The backend does not need that explicit use after D155190. PromoteAlloca relies on that
use to estimate the total LDS allocated on other variables. Changing PromoteAlloca to use
the attribute directly is quicker and more accurate when available. It also removes the last
requirement for the llvm.donothing calls on static LDS.

llvm.donothing is still used for dynamic LDS alignment after this patch.

Diff Detail

Event Timeline

Herald added a project: Restricted Project. · View Herald TranscriptJul 13 2023, 3:37 PM
JonChesterfield requested review of this revision.Jul 13 2023, 3:37 PM
Herald added a project: Restricted Project. · View Herald TranscriptJul 13 2023, 3:37 PM
JonChesterfield edited the summary of this revision. (Show Details)Jul 13 2023, 3:45 PM

The "amdgpu-lds-size" attributes in tests will mostly disappear on rebase after landing D155190.

llvm/test/CodeGen/AMDGPU/lower-module-lds-indirect-extern-uses-max-reachable-alignment.ll
183

^ this is curious, looks like llvm.donothing affects whether a function is considered speculatable.

llvm/lib/Target/AMDGPU/AMDGPUPromoteAlloca.cpp
904

Most of this iteration and search for LDS could be dropped for kernels that are transformed by LowerModuleLDSPass if it added an attribute for dynamic lds alignment, along with amdgpu-lds-size.

arsenm added inline comments.Jul 13 2023, 3:57 PM
llvm/lib/Target/AMDGPU/AMDGPULowerModuleLDSPass.cpp
1060

I thought it was weird only having a size attribute. But also, how does this help if the size is always rounded by the maximum dynamic alignment?

llvm/lib/Target/AMDGPU/AMDGPUPromoteAlloca.cpp
955

Is there now a path to introducing LDS outside of a kernel?

I'm slightly nervous about assuming amdgpu-lds-size is a source of truth in case something else introduces new LDS globals. Such as this pass, which is not updating the value

arsenm added inline comments.Jul 13 2023, 3:59 PM
llvm/lib/Target/AMDGPU/AMDGPUPromoteAlloca.cpp
955

If it already pre-packed the globals into a single big one, won't the search find the case of 1 and work fine without this?
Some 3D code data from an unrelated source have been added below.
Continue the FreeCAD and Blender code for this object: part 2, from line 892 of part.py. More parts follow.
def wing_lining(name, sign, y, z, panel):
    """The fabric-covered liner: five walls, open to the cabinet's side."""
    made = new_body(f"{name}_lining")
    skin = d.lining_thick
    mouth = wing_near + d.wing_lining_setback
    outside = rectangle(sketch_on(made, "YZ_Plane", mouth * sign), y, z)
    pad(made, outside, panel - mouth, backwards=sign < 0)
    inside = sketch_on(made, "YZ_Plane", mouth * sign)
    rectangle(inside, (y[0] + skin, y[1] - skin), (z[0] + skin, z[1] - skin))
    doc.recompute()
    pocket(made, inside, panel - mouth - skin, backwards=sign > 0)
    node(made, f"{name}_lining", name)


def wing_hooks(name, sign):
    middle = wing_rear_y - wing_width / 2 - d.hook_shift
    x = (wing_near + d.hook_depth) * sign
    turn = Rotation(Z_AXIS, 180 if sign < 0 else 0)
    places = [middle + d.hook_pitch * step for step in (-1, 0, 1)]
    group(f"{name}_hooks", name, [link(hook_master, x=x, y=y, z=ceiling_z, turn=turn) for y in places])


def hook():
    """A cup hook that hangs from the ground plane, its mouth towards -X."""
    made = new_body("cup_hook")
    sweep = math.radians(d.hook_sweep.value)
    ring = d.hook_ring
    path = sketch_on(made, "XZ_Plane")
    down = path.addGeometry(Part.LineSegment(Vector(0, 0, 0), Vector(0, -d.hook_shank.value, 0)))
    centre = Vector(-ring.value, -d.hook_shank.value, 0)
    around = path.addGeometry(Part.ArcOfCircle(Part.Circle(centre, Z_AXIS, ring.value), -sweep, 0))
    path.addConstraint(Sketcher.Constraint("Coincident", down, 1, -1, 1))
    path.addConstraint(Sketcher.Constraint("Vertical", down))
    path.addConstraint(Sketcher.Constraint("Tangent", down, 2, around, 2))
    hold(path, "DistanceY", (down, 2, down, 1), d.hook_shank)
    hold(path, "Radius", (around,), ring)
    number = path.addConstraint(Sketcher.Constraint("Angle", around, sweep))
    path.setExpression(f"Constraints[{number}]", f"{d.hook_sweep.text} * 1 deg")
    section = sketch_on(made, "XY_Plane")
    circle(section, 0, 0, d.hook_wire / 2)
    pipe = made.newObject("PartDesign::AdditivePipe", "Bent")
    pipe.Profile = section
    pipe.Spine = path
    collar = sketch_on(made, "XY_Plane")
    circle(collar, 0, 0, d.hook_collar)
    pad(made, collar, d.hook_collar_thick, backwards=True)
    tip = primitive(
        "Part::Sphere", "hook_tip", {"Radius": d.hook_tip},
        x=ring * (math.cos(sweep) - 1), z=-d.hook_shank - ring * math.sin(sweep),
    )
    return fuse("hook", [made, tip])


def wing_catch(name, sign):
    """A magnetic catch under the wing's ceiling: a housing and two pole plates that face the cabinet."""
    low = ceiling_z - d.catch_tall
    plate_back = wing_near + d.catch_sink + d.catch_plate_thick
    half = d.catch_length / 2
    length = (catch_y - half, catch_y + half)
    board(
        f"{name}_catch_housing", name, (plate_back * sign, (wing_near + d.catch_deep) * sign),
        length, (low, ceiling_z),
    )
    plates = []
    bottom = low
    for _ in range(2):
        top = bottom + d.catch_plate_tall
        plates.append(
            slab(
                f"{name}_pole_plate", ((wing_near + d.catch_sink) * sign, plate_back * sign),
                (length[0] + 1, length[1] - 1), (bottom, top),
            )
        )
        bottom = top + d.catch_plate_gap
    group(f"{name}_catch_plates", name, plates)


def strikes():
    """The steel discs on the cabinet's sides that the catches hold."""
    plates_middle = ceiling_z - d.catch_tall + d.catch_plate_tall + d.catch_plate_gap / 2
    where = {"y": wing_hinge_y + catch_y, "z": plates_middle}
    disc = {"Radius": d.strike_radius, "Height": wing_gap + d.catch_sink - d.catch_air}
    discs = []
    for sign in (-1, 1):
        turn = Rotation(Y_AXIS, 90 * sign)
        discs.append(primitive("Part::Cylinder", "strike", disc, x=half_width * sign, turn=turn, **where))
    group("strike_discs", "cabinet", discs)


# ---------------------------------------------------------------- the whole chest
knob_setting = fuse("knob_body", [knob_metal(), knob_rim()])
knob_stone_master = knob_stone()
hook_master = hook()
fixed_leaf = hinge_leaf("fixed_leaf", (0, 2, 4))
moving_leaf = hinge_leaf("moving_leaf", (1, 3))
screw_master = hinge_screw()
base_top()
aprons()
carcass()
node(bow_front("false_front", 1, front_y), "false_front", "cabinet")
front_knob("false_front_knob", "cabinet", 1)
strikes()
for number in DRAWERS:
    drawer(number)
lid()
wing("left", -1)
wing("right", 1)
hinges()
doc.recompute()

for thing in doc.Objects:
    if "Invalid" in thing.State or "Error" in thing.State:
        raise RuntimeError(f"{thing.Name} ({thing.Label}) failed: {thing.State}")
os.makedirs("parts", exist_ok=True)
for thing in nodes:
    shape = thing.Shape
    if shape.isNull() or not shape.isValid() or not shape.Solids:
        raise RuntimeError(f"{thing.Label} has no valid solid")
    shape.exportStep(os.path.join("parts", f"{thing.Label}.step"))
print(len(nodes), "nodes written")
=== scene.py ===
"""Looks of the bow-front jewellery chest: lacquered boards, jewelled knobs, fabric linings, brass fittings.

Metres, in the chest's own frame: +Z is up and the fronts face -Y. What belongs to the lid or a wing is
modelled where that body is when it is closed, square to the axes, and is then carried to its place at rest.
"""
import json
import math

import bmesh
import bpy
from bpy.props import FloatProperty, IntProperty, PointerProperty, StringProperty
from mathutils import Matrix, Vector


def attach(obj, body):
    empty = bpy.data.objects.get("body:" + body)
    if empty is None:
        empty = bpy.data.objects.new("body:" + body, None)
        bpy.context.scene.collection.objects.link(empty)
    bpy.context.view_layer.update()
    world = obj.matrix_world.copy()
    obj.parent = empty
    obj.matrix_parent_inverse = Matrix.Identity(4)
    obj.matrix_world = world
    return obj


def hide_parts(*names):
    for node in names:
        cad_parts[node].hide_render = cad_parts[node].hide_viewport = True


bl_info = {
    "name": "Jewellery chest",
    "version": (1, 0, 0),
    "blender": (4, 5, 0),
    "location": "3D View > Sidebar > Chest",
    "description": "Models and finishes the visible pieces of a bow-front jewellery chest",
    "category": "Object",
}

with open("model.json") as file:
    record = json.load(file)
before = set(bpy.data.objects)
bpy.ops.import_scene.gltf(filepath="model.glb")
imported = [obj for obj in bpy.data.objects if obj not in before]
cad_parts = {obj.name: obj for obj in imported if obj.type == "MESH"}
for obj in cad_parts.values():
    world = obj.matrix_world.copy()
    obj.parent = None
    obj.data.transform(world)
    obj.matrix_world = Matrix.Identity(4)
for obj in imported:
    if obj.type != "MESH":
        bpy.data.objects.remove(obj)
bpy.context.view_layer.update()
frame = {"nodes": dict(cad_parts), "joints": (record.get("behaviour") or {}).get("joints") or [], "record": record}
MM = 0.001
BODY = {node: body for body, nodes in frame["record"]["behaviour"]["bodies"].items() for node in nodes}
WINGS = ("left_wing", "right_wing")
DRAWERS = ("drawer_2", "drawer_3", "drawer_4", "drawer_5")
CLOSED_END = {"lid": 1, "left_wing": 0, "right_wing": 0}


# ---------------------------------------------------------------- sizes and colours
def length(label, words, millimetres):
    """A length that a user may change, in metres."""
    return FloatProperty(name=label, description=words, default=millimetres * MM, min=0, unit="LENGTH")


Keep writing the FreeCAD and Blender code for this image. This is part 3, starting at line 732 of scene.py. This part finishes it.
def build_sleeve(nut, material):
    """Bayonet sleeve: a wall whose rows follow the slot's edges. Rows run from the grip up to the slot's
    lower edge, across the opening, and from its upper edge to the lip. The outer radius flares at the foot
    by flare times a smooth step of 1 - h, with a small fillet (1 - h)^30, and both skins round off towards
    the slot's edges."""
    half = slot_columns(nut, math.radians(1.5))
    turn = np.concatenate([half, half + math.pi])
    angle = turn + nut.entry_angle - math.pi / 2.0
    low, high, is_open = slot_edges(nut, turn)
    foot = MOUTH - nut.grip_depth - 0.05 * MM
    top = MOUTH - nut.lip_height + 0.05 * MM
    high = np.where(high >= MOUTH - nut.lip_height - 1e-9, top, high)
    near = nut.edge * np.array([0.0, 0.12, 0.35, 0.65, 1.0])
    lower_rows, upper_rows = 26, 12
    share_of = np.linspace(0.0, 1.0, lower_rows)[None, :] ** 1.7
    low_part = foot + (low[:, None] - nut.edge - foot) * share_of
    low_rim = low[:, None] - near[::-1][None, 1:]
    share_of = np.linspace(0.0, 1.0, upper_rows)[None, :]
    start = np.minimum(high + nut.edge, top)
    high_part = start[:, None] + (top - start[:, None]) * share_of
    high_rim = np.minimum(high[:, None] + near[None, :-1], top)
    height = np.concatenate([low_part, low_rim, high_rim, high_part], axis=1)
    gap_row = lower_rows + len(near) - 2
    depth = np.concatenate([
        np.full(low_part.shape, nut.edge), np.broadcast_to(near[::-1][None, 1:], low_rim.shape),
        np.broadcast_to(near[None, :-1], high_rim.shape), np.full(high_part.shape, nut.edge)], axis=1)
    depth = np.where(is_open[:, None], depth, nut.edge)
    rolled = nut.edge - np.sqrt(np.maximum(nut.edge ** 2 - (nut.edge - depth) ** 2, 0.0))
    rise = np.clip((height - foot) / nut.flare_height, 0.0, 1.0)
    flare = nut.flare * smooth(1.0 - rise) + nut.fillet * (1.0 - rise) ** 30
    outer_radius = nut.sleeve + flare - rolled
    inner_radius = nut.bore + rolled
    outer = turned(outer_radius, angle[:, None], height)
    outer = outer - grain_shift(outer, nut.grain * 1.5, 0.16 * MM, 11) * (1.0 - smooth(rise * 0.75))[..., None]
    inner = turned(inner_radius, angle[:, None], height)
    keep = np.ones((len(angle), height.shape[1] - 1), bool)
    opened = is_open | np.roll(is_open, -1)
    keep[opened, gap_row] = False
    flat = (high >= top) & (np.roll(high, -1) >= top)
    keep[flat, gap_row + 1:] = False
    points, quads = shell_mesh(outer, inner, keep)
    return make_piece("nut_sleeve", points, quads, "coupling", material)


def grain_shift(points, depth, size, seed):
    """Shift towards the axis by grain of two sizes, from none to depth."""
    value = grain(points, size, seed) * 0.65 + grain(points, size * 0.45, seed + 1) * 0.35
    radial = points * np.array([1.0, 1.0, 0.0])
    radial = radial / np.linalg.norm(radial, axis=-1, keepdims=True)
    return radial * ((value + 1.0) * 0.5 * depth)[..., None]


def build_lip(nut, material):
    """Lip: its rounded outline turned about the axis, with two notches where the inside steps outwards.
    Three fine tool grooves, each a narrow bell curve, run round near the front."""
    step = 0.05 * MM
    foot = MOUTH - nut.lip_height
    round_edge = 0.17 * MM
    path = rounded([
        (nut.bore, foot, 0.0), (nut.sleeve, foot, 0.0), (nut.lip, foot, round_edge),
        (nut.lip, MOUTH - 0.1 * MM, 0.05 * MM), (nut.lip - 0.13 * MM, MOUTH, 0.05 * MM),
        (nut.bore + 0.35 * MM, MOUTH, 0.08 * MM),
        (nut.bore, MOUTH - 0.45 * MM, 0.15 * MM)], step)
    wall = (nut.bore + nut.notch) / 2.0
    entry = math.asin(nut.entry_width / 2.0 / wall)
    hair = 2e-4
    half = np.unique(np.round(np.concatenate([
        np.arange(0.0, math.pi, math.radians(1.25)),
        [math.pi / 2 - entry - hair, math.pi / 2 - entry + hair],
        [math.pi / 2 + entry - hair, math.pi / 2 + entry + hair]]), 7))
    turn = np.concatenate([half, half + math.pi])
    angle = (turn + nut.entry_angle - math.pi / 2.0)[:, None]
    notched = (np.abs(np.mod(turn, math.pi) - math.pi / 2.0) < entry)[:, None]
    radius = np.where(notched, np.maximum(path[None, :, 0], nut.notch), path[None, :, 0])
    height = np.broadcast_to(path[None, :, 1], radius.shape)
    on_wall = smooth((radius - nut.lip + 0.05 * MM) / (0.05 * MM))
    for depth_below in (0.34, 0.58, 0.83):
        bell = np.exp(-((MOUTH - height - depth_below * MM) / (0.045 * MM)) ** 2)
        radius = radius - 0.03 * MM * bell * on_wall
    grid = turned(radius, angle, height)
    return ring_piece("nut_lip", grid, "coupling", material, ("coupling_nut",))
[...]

llvm/lib/Target/AMDGPU/AMDGPULowerModuleLDSPass.cpp
1060

Two things.

The promote alloca pass skips kernels that use dynamic lds. It does that by crawling globals. This use ensures it notices when kernels only use dynamic lds in some called function. An align attribute would give the same information without the search.

If something wants to append to the static frame, repeatedly, tracking dynamic alignment separately (aka alignment of the end of the frame) seems sensible.

I haven't totally thought this one through yet, it might suffice to have a bool do-not-append-more-lds per kernel.

llvm/lib/Target/AMDGPU/AMDGPUPromoteAlloca.cpp
955

PromoteAlloca sometimes adds a global accessed by a kernel. It could be extended to work on non-entry functions with some effort. That's currently the only thing downstream of lowermodulelds that might add a global.

amdgpu-frame-size is a reasonable contender for a source of truth. We can append to it and mark the new global with an absolute address to get something the backend handles correctly. The awkward case is dynamic lds, which currently needs to block appending.

I think the lowering pass could be reworked to compose cleanly based on that attribute and append-only model

I'm thinking of moving graphics to the same lowering as compute and then making any lds variable without an absolute address assigned before codegen a fatal error.

llvm/lib/Target/AMDGPU/AMDGPUPromoteAlloca.cpp
955

It misses the big struct if it isn't directly used by the kernel. This pass crawls the globals but not the call graph. Thus the donothing hack

Approach in D155384 is better for PromoteAlloca.